> TASK:
In the listing that follows, count each line containing the string "MESH" and report only the count.

> SOURCE MATERIAL:

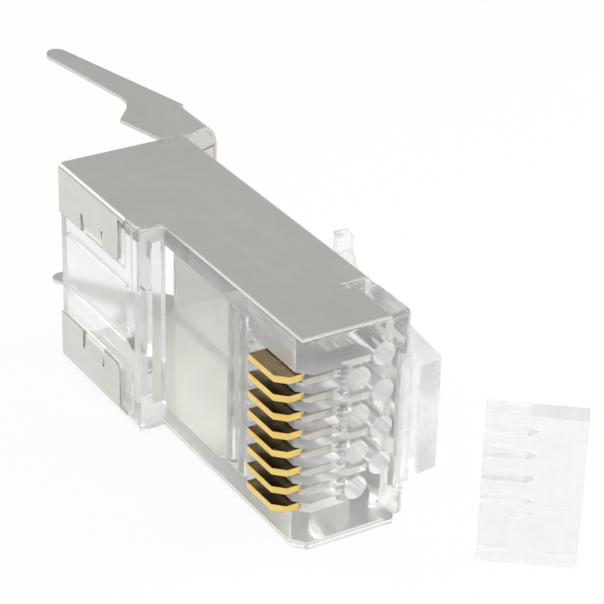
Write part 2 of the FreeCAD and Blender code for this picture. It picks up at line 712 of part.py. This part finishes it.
def lance_tabs(body):
    """Each tab has two slots; the strip between them is bent down into the collar."""
    face = "-(collar_rise + tab_proud)"
    for number, sign in ((1, ""), (2, "-")):
        gap = sketch(body, f"LanceGapProfile{number}", "YZ", f"{face} - {JOIN}")
        rectangle(gap, "lance_front", "lance_front + lance_width + 2 * lance_slot",
                  f"{sign}(tab_edge - {JOIN})", f"{sign}(tab_edge + lance_length)")
        pocket(body, gap, f"LanceGap{number}", f"sheet_thick + {1.5 * JOIN}", 1)
        lip = sketch(body, f"LanceProfile{number}", "XZ", "lance_front + lance_slot")
        root = f"{sign}(tab_edge + lance_length)"
        free = f"{sign}tab_edge"
        outline(lip, [
            (face, f"{root} + {sign}{JOIN / 2}"),
            (face, root),
            (f"{face} + lance_dip", free),
            (f"{face} + lance_dip + sheet_thick", free),
            (f"{face} + sheet_thick", root),
            (f"{face} + sheet_thick", f"{root} + {sign}{JOIN / 2}"),
        ])
        pad(body, lip, f"Lance{number}", "lance_width", 1)


def build_clamp(body):
    """A stepped neck, then a tilted base folded into two flaring wings that later wrap the cable."""
    outside = "nose_depth + clamp_step"
    base_at = "(shell_length + neck_length)"
    neck = sketch(body, "NeckProfile", "XY")
    outline(neck, [
        ("nose_depth - sheet_thick", f"shell_length - {JOIN}"),
        ("nose_depth", f"shell_length - {JOIN}"),
        ("nose_depth", "shell_length"),
        (outside, base_at),
        (f"{outside} - sheet_thick", f"{base_at} + sheet_thick / 2"),
        ("nose_depth - sheet_thick", "shell_length + sheet_thick / 2"),
    ])
    pad(body, neck, "Neck", "plug_width + 2 * (clamp_proud - clamp_fold)")
    fold = body.newObject("PartDesign::AdditiveLoft", "ClampFold")
    fold.Profile = clamp_section(body, "FoldStart", "0", "clamp_fold")
    fold.Sections = [(clamp_section(body, "FoldEnd", "base_length", "fold_radius"), "")]
    fold.Ruled = True
    doc.recompute()
    wing = sketch(body, "WingProfile", "XY")
    meets = f"(neck_length + {JOIN})"
    straight = "finger_length - finger_tip / 2"
    outline(wing, [
        ("-clamp_fold", "0"),
        ("-clamp_fold", f"base_length - {JOIN}"),
        ("0", f"base_length - {JOIN}"),
        ("0", straight),
        ("-finger_tip", straight),
        ("-finger_root", "wing_length + throat_length"),
        ("-finger_root - throat_length / 7", "wing_length + throat_length * 5 / 8"),
        ("-finger_root - throat_length / 2", "wing_length + throat_length / 3"),
        ("-wing_depth", "wing_length"),
        ("-wing_depth", f"(wing_depth * sin(clamp_tilt * 1 deg) - {meets}) / cos(clamp_tilt * 1 deg)"),
        (f"-{meets} / sin(clamp_tilt * 1 deg)", "0"),
    ])
    tip = sketch(body, "FingerTipProfile", "XY")
    disc(tip, "-finger_tip / 2", straight, "finger_tip / 2")
    swing = FreeCAD.Rotation(value("clamp_tilt"), 0, value("wing_flare"))
    plates = [fold]
    for profile, name in ((wing, "Wing"), (tip, "FingerTip")):
        lean(profile, (outside, base_at, "plug_width / 2 + clamp_proud"), swing)
        plates.append(pad(body, profile, name, "sheet_thick", -1))
    mirror_across(body, plates, "OtherWing")


def clamp_section(body, name, along, radius):
    """Half of the clamp's U across the width, at a distance along the tilted base."""
    profile = sketch(body, name, "XZ")
    tilt = "clamp_tilt * 1 deg"
    out = f"nose_depth + clamp_step - {along} * sin({tilt})"
    place = (out, "0", f"-(shell_length + neck_length) - {along} * cos({tilt})")
    lean(profile, place, FreeCAD.Rotation(FreeCAD.Vector(0, 1, 0), value("clamp_tilt")))
    wide = f"(plug_width / 2 + clamp_proud + {along} * tan(wing_flare * 1 deg))"
    side = f"({wide} - sheet_thick / cos(wing_flare * 1 deg))"
    reach = "-(clamp_fold + sheet_thick)"
    bent_outline(profile, [
        ("0", "0", None),
        ("0", f"{wide} - {radius}", radius),
        (f"-{radius}", wide, None),
        (reach, wide, None),
        (reach, side, None),
        (f"-{radius}", side, f"{radius} - sheet_thick"),
        ("-sheet_thick", f"{wide} - {radius}", None),
        ("-sheet_thick", "0", None),
    ])
    return profile


# --- wire guide ---------------------------------------------------------------------------------

def build_wire_guide():
    """The clear guide that lines the wires up; it stands beside the plug, taken out."""
    body = new_body("wire_guide")
    face = sketch(body, "GuideProfile", "XZ")
    rectangle(face, "0", "guide_width", "0", "guide_height")
    pad(body, face, "Plate", "guide_thick", 1)
    groove = sketch(body, "GrooveProfile", "XZ")
    point = "groove_width * 0.9"
    outline(groove, [
        (f"-{PAST}", "groove_first - groove_width / 2"),
        (f"groove_reach - {point}", "groove_first - groove_width / 2"),
        ("groove_reach", "groove_first"),
        (f"groove_reach - {point}", "groove_first + groove_width / 2"),
        (f"-{PAST}", "groove_first + groove_width / 2"),
    ])
    cut = pocket(body, groove, "Groove", "groove_depth", 1)
    repeat(body, [cut], "Grooves", 4, "groove_pitch")
    heel = sketch(body, "HeelProfile", "XZ")
    below = "groove_first - groove_width"
    outline(heel, [
        (f"-{PAST}", "groove_width"),
        ("heel_width", "groove_width"),
        ("heel_width", "groove_width + heel_height"),
        ("2 * heel_width", below),
        (f"-{PAST}", below),
    ])
    pocket(body, heel, "Heel", "groove_depth * 0.7", 1)
    panel = sketch(body, "PanelProfile", "XZ")
    rectangle(panel, "panel_start", f"guide_width + {PAST}", "groove_width", below)
    pocket(body, panel, "Panel", "relief_fine", 1)
    lines = sketch(body, "LineProfile", "XZ")
    for start in ("line_start", "line_start + line_gap"):
        rectangle(lines, start, f"{start} + line_thick",
                  "groove_first - line_thick", "guide_height - groove_width")
    pocket(body, lines, "Lines", "relief_fine", 1)
    body.Placement.Rotation = FreeCAD.Rotation(FreeCAD.Vector(0, 0, 1), value("guide_turn"))
    bind(body, "Placement.Base.x", "guide_aside - nose_depth / 2")
    bind(body, "Placement.Base.y", "-guide_ahead")
    bind(body, "Placement.Base.z", "guide_lift - plug_width / 2")
    return body


# --- checks and files ---------------------------------------------------------------------------

def write_pieces(pieces):
    """Writes one STEP file for each piece once every feature has recomputed cleanly."""
    doc.recompute()
    for item in doc.Objects:
        if "Invalid" in item.State or "Error" in item.State:
            raise RuntimeError(f"{item.Label} did not recompute: {item.State}")
    for piece in pieces:
        if piece.Shape.isNull() or not piece.Shape.isValid():
            raise RuntimeError(f"{piece.Label} has no valid shape")
        if len(piece.Shape.Solids) != 1:
            raise RuntimeError(f"{piece.Label} has {len(piece.Shape.Solids)} solids")
    os.makedirs("parts", exist_ok=True)
    for piece in pieces:
        piece.Shape.exportStep(f"parts/{piece.Label}.step")


sizes = fill_sheet()
pieces = [build_housing(), build_latch(), build_shield(), build_wire_guide()]
pieces += [build_contact(index) for index in range(CONTACTS)]
write_pieces(pieces)
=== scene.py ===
"""Shielded modular plug: clear housing, gold blades, nickel shell, on a white table."""

import math

import bpy
from mathutils import Matrix, Vector


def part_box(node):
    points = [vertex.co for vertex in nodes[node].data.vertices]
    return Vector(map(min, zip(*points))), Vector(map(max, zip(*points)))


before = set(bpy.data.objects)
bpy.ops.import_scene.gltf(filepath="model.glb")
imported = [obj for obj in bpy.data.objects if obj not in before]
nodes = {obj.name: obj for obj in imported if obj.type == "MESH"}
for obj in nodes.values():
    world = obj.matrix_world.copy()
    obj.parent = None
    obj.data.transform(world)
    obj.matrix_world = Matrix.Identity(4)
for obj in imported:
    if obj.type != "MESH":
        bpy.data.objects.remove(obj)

MM = 0.001

# the plug's own sizes that a finish follows
PLUG_WIDTH = 11.68 * MM
NOSE_DEPTH = 6.15 * MM
SHEET = 0.2 * MM
PLATED_TO = 0.3 * MM  # the blades' gold ends this far below the contact side
BLADES = [f"contact_{number}" for number in range(1, 9)]

# clear polycarbonate
CLEAR_IOR = 1.585
HAZE_SPREAD = 2.2
MILK_LEAST = 0.7
MILK_MOST = 1.3
MILK_DEPTH = 0.92
CLEAR_PASS = (0.98, 0.983, 0.98, 1)

INNER_DULLNESS = 0.25  # extra roughness on the sheet's inner side

# table, light and camera
TABLE_SIZE = 3.0
TABLE_TONE = (0.82, 0.82, 0.82, 1)
TABLE_GLOW = 0.9
TABLE_GAP = 0.02 * MM
WHITE = (1, 1, 1, 1)
PLAIN_LEVEL = 0.58
LOOK_AZIMUTH = -31.85
LOOK_HEIGHT = 28.51
LOOK_ROLL = 1.55
LENS = 145.77
CAMERA_AT = Vector((-54.665, -82.86, 60.84)) * MM

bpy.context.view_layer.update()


# --- node material helpers --------------------------------------------------------------

def new_material(name):
    material = bpy.data.materials.new(name)
    material.use_nodes = True
    material.node_tree.nodes.clear()
    output = material.node_tree.nodes.new("ShaderNodeOutputMaterial")
    return material, output


def add(material, kind, **values):
    """Adds a node; a name that is a socket's, with underscores for spaces, sets the socket."""
    node = material.node_tree.nodes.new("ShaderNode" + kind)
    for name, value in values.items():
        socket = name.replace("_", " ")
        if socket in node.inputs:
            node.inputs[socket].default_value = value
        else:
            setattr(node, name, value)
    return node


def link(material, source, target):
    material.node_tree.links.new(source, target)


def object_noise(material, scale, stretch=(1, 1, 1), detail=4.0, roughness=0.55):
    """Noise in the piece's own metres, stretched along its axes."""
    place = add(material, "TexCoord")
    mapping = add(material, "Mapping")
    mapping.inputs["Scale"].default_value = stretch
    noise = add(material, "TexNoise", Scale=scale, Detail=detail, Roughness=roughness)
    link(material, place.outputs["Object"], mapping.inputs["Vector"])
    link(material, mapping.outputs["Vector"], noise.inputs["Vector"])
    return noise.outputs["Fac"]


def ramp(material, factor, low, high, start=0.3, stop=0.7):
    """Turns a 0-1 factor into a colour or grey between low and high."""
    colours = add(material, "ValToRGB")
    colours.color_ramp.elements[0].position = start
    colours.color_ramp.elements[1].position = stop
    for element, tone in zip(colours.color_ramp.elements, (low, high)):
        element.color = tone if isinstance(tone, tuple) else (tone, tone, tone, 1)
    link(material, factor, colours.inputs["Fac"])
    return colours.outputs["Color"]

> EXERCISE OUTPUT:
2